Contrast that for a second with Star Trek which has survived 50 years.  They were on an odyssey or trek as well.  Spock (the Tin Man?) was the seeker of truth.  Ole Capt. Kirk was the heart and the courageous one.  Bones…  Bones, the Scarecrow, was the soul of the Enterprise.  Yeah…things have changed so much from the 30s to the 60s to the 2000s.  We’re still lookin’ for the same stuff.  But here’s the thing.  Our kids need to have the right diet, too, if they’re ever going to get up to bat.  They need to see or read or listen to some of those morality plays whether through books or film or that bad ole TV monitor.  That TV monitor is just the refrigerator.  It’s up to us to give them a balanced diet…now.  We’re there and they’re almost out of time.

Henry Harvey

 

 

2 Responses to "Which Generation is Better? Could it be the…”DIET” ?"
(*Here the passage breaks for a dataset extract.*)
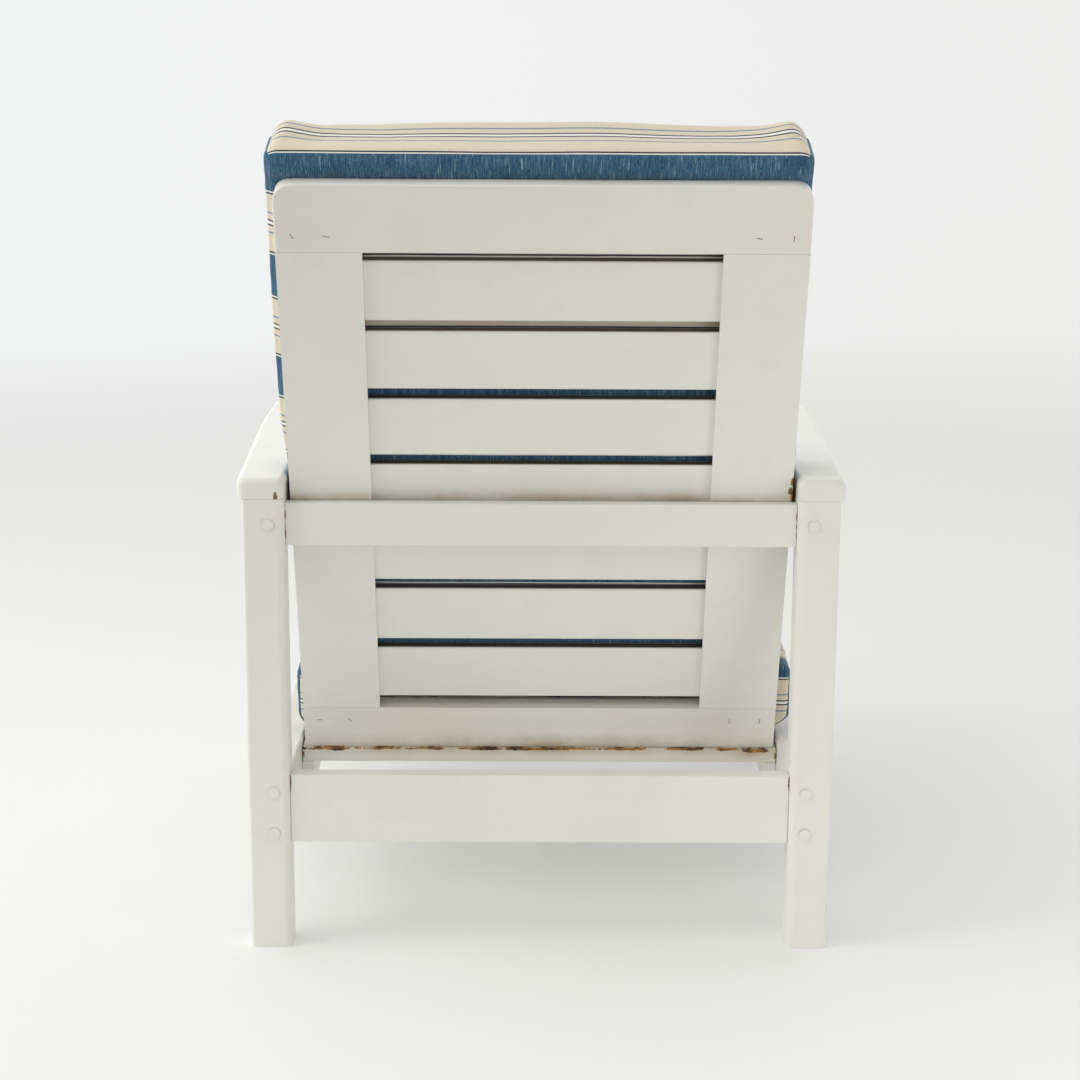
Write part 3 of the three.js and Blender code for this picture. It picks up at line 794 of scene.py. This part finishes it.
def build_cushions():
    fabric = ticking()
    post_room = 0.2992                        # the clear half width between posts and arms
    arm_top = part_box("armrest_left")[1].z
    cad_low, cad_high = local_box("back_cushion", BACK_AXES)
    rest_face = cad_high.y

    def back_swell(block, p):
        edge = sorted(block.inset(p, axis) for axis in range(3))[1]
        front = p.y < block.centre.y and block.inset(p, 1) < 1 * MM
        if front:
            return 2 * MM + BACK_CROWN * smooth_step(0, CROWN_REACH, edge)
        top = p.z > block.centre.z and block.inset(p, 2) < 1 * MM
        across_top = smooth_step(0, 0.06, block.inset(p, 0))
        crown = 3 + 12 * across_top if top else 6
        return (1.2 + crown * smooth_step(0, 0.048, edge)) * MM

    def back_shape(block, p):
        """The top boxing rises behind its middle, then rolls over to the front and the ends."""
        top = smooth_step(block.high.z - 60 * MM, block.high.z, p.z)
        depth = block.high.y - p.y
        thick = block.high.y - block.low.y
        rise = smooth_step(0, 0.62 * thick, depth)
        fall = smooth_step(0.60 * thick, thick, depth)
        ends = 0.7 * smooth_step(0, 24 * MM, block.inset(p, 0))
        ends += 0.35 * smooth_step(0, 0.25, block.inset(p, 0))
        return Vector((0, 9 * MM * fall * top,
                       TOP_ROLL * (rise * ends - 1.5 * fall) * top))

    def back_limit(point):
        height = (BACK_AXES @ point).z
        free = smooth_step(arm_top + 0.01, arm_top + 0.09, height)
        shifted = point.x + 5 * MM * free
        room = post_room + 12 * MM * free
        above = smooth_step(BACK_TOP - 1 * MM, BACK_TOP + 6 * MM, point.z)
        over_edge = above * smooth_step(cad_high.z + 2 * MM, cad_high.z - 18 * MM, point.z)
        behind = smooth_step(rest_face - 14 * MM, rest_face - 2 * MM, point.y)
        sag = 5.5 * MM * over_edge * behind
        return Vector((min(room, max(-room, shifted)),
                       min(rest_face + 6 * MM * above, point.y + sag), point.z))

    low = cad_low + Vector((-5, 4, 3)) * MM
    high = cad_high + Vector((5, -0.5, -1.5)) * MM
    cushion("cushion_back", "back_cushion", "back_cushion_body", BACK_AXES, fabric, low, high,
            Vector((18, 10, 16)) * MM, 2, 1, -1, 0.0, back_swell, back_shape,
            back_limit)

    cad_low, cad_high = local_box("seat_cushion", SEAT_AXES)
    seat_floor = cad_low.z
    over_seat = (SEAT_AXES.transposed() @ BACK_AXES @ local_box("back_cushion", BACK_AXES)[0]).y
    leg_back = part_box("front_leg_left")[1].y
    post_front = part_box("rear_post_left")[0].y
    rail_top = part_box("side_rail_left")[1].z

    def seat_swell(block, p):
        edge = sorted(block.inset(p, axis) for axis in range(3))[1]
        top = p.z > block.centre.z and block.inset(p, 2) < 1 * MM
        if top:
            open_air = smooth_step(0, 0.10, over_seat - p.y)
            return 1 * MM + SEAT_CROWN * open_air * smooth_step(0, CROWN_REACH, edge)
        return 2 * MM + SEAT_SIDES * smooth_step(0, 0.05, edge)

    def seat_shape(block, p):
        """The sides spill over the side rails at the rear, where the back cushion presses."""
        world = SEAT_AXES @ p
        between = smooth_step(block.high.y - 0.30, block.high.y - 0.06, p.y)
        clear = smooth_step(rail_top + 2 * MM, rail_top + 24 * MM, world.z)
        pressed = (smooth_step(over_seat - 0.02, over_seat + 0.05, p.y)
                   * smooth_step(block.centre.z, block.high.z, p.z))
        spill = p.x / block.half.x * SEAT_SPILL - SEAT_SHIFT
        return Vector((spill * between * clear, 0, -4 * MM * pressed))

    def seat_limit(point):
        world = SEAT_AXES @ point
        between = smooth_step(leg_back + 2 * MM, leg_back + 40 * MM, world.y)
        clear = smooth_step(rail_top + 2 * MM, rail_top + 18 * MM, world.z)
        room = post_room + (SEAT_SPILL + SEAT_SHIFT + 2 * MM) * between * clear
        return Vector((min(room, max(-room, point.x)), min(cad_high.y, point.y),
                       max(seat_floor, point.z)))

    low = cad_low + Vector((-1, 4, 1)) * MM
    high = cad_high + Vector((1, -4, -3)) * MM
    seat = cushion("cushion_seat", "seat_cushion", "seat_cushion_body", SEAT_AXES, fabric, low,
                   high, Vector((16, 12, 16)) * MM, 1, 2, -1, 0.015, seat_swell, seat_shape,
                   seat_limit)
    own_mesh(seat)


# ---- The room -----------------------------------------------------------------------
BACKDROP_LEFT = linear("#f2f4f3")
BACKDROP_RIGHT = linear("#ececeb")
ROOM_LEFT = linear("#fdfcf8", 1.02)   # the room behind the camera, on the window's side
ROOM_RIGHT = linear("#504f4b")        # and its unlit side
REAR_FLOOR_GLOW_LEFT = linear("#4a4945")   # its floor, where the paper has ended: a glow that lights the chair, dark on the window's side as painted shade
REAR_FLOOR_GLOW_RIGHT = linear("#d5d4cd")
PAPER_END = (1.0, 1.8)                # metres towards the rear, where the paper ends
ROOM_BRIGHT = linear("#f4f5f6")       # the lit paper sweep the chair faces
SWEEP_NEAR, SWEEP_FAR = 2.5, 7.0      # metres out, over which the floor fades into the sweep
FLOOR_GLOW_SHARE = 0.25                     # the share of the floor near the chair that glows, painted light that lifts the shadows on it
HORIZON_GAIN = 1.7                    # how much brighter the sweep is low down than overhead


def sweep_colour(t, direction):
    """The paper's tint, a little darker away from the window."""
    x = t.add("ShaderNodeSeparateXYZ", {0: direction}, out=0)
    side = t.add("ShaderNodeMath", {0: x, 1: 1.9, 2: 0.5}, operation="MULTIPLY_ADD",
                 use_clamp=True)
    return t.add("ShaderNodeMix", {0: side, 6: BACKDROP_RIGHT, 7: BACKDROP_LEFT}, out=2,
                 data_type="RGBA")


def studio_floor():
    """Matt white paper that runs back into an evenly lit sweep with no horizon; near the chair a
    share of it glows, painted light.
    """
    t = Tree(bpy.data.materials.new("matt_paper_sweep"))
    position = t.add("ShaderNodeTexCoord", out=3)
    x = t.add("ShaderNodeSeparateXYZ", {0: position}, out=0)
    y = t.add("ShaderNodeSeparateXYZ", {0: position}, out=1)
    out = t.add("ShaderNodeVectorMath", {0: position}, out=1, operation="LENGTH")
    direction = t.add("ShaderNodeVectorMath", {0: position}, operation="NORMALIZE")
    # a share of glow near the chair, painted light that lifts the shadows under it
    far = t.add("ShaderNodeMapRange", {0: out, 1: SWEEP_NEAR, 2: SWEEP_FAR, 3: FLOOR_GLOW_SHARE},
                interpolation_type="SMOOTHERSTEP")
    # behind the camera the floor glows, darker on the window's side: painted shade that shapes
    # the light on the chair's rear faces
    side = t.add("ShaderNodeMapRange", {0: x, 1: -1.6, 2: 1.2})
    room = t.add("ShaderNodeMix", {0: side, 6: REAR_FLOOR_GLOW_RIGHT, 7: REAR_FLOOR_GLOW_LEFT}, out=2,
                 data_type="RGBA")
    behind = t.add("ShaderNodeMapRange", {0: y, 1: PAPER_END[0], 2: PAPER_END[1]})
    tint = t.add("ShaderNodeMix", {0: behind, 6: sweep_colour(t, direction), 7: room}, out=2,
                 data_type="RGBA")
    far = t.add("ShaderNodeMath", {0: far, 1: behind}, operation="MAXIMUM")
    mottle = t.add("ShaderNodeTexNoise", {"Vector": position, "Scale": 1.1, "Detail": 2.0})
    white = t.add("ShaderNodeMix", {0: mottle, 6: linear("#f3f3f2"), 7: linear("#f6f6f5")},
                  out=2, data_type="RGBA")
    paper = t.add("ShaderNodeBsdfPrincipled", {"Base Color": white, "Roughness": 0.9,
                                               "Specular IOR Level": 0.1})
    glow = t.add("ShaderNodeEmission", {"Color": tint, "Strength": 1.0})
    blend = t.add("ShaderNodeMixShader", {0: far, 1: paper, 2: glow})
    t.add("ShaderNodeOutputMaterial", {"Surface": blend})
    return t.owner


def build_world(scene):
    """Soft light from the paper the chair faces, dim from the room behind the camera."""
    scene.world = bpy.data.worlds.new("studio")
    t = Tree(scene.world)
    direction = t.add("ShaderNodeTexCoord")
    x, y, z = (t.add("ShaderNodeSeparateXYZ", {0: direction}, out=i) for i in range(3))
    height = t.add("ShaderNodeClamp", {0: z})
    seen = t.add("ShaderNodeMix", {0: height, 6: sweep_colour(t, direction),
                                   7: BACKDROP_RIGHT}, out=2, data_type="RGBA")
    ahead = t.add("ShaderNodeMath", {0: y, 1: -0.75, 2: 0.5}, operation="MULTIPLY_ADD",
                  use_clamp=True)
    rise = t.add("ShaderNodeMath", {0: z}, operation="ABSOLUTE")
    low_down = t.add("ShaderNodeMath", {0: 1.0, 1: rise}, operation="SUBTRACT",
                     use_clamp=True)
    low_down = t.add("ShaderNodeMath", {0: low_down, 1: 3.0}, operation="POWER")
    low_down = t.add("ShaderNodeMath", {0: low_down, 1: ahead}, operation="MULTIPLY")
    side = t.add("ShaderNodeMapRange", {0: x, 1: -0.6, 2: 0.6})
    dim = t.add("ShaderNodeMix", {0: side, 6: ROOM_RIGHT, 7: ROOM_LEFT}, out=2,
                data_type="RGBA")
    light = t.add("ShaderNodeMix", {0: ahead, 6: dim, 7: ROOM_BRIGHT}, out=2,
                  data_type="RGBA")
    gain = t.add("ShaderNodeMix", {0: low_down, 6: (1, 1, 1, 1), 7: (*[HORIZON_GAIN] * 3, 1)},
                 out=2, data_type="RGBA")
    light = t.add("ShaderNodeMix", {0: 1.0, 6: light, 7: gain}, out=2, data_type="RGBA",
                  blend_type="MULTIPLY")
    camera_ray = t.add("ShaderNodeLightPath")
    shown = t.add("ShaderNodeMix", {0: camera_ray, 6: light, 7: seen}, out=2,
                  data_type="RGBA")
    glow = t.add("ShaderNodeBackground", {"Color": shown, "Strength": 1.0})
    t.add("ShaderNodeOutputWorld", {"Surface": glow})


def build_room():
    scene = bpy.context.scene
    scene.view_settings.view_transform = "Standard"
    bm = bmesh.new()
    bmesh.ops.create_circle(bm, cap_ends=True, radius=14, segments=64)
    mesh = bpy.data.meshes.new("floor")
    bm.to_mesh(mesh)
    bm.free()
    mesh.materials.append(studio_floor())
    floor = placed("floor", mesh)
    build_world(scene)
    for name, place, aim, size, power, tint in (
            ("window_left", (3.0, 0.9, 2.2), (0, 0, 0.4), 2.0, 36, "#fffefa"),
            ("fill_right", (-1.6, 1.7, 0.45), (-0.1, 0.3, 0.4), 1.0, 8.7, "#fffdf6"),
            ("overhead", (0.2, 0.9, 2.9), (0, 0.1, 0.2), 1.8, 7, "#fffefa")):
        light = bpy.data.lights.new(name, "AREA")
        light.shape = "SQUARE"
        light.size = size
        light.energy = power
        light.color = linear(tint)[:3]
        lamp = placed(name, light)
        lamp.location = place
        lamp.rotation_euler = (Vector(aim) - Vector(place)).to_track_quat("-Z", "Y").to_euler()


def build_camera():
    """A long lens from behind, a little above the chair's top and tipped down."""
    place = Vector((0.0142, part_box("rear_post_left")[1].y + 2.4828, 1.0473))
    tip, swing, roll = radians(12.251), radians(0.297), radians(0.287)
    forward = Vector((-sin(swing) * cos(tip), -cos(swing) * cos(tip), -sin(tip)))
    level = Vector((-cos(swing), sin(swing), 0))
    above = level.cross(forward)
    right = level * cos(roll) + above * sin(roll)
    up = above * cos(roll) - level * sin(roll)
    camera_data = bpy.data.cameras.new("camera")
    camera_data.sensor_width = 36
    camera_data.lens = 72.49
    camera_data.clip_end = 60
    camera = placed("camera", camera_data)
    axes = Matrix((right, up, -forward)).transposed().to_4x4()
    camera.matrix_world = Matrix.Translation(place) @ axes
    bpy.context.scene.camera = camera


build_frame()
build_back()
build_cushions()
build_room()
build_camera()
  1. robert moravick says:

    Life has a way of working out its kinks. The overview of the last four generations was very enlightening. You brought up ideas I’d never thought much about. You obviously have a penchant for writing. My fire has gone out. I’m more into self-discipling myself through classes at the Y that tax my endurance to withstand physical punishment for the sake of my heart’s strength. That’s where my impetus lies.
    Keep up the excellent thought machine. You always marvelled me by your own type of self-discipline. I think that is the underlying formula for true greatness. We are all here for a brief moment. To make the world a better place for those who mean the most to us and for ourselves is why we are here.

  2. Paul Hoyer says:

    Socrates was killed for corrupting children. I guess we have been going down hill for a while.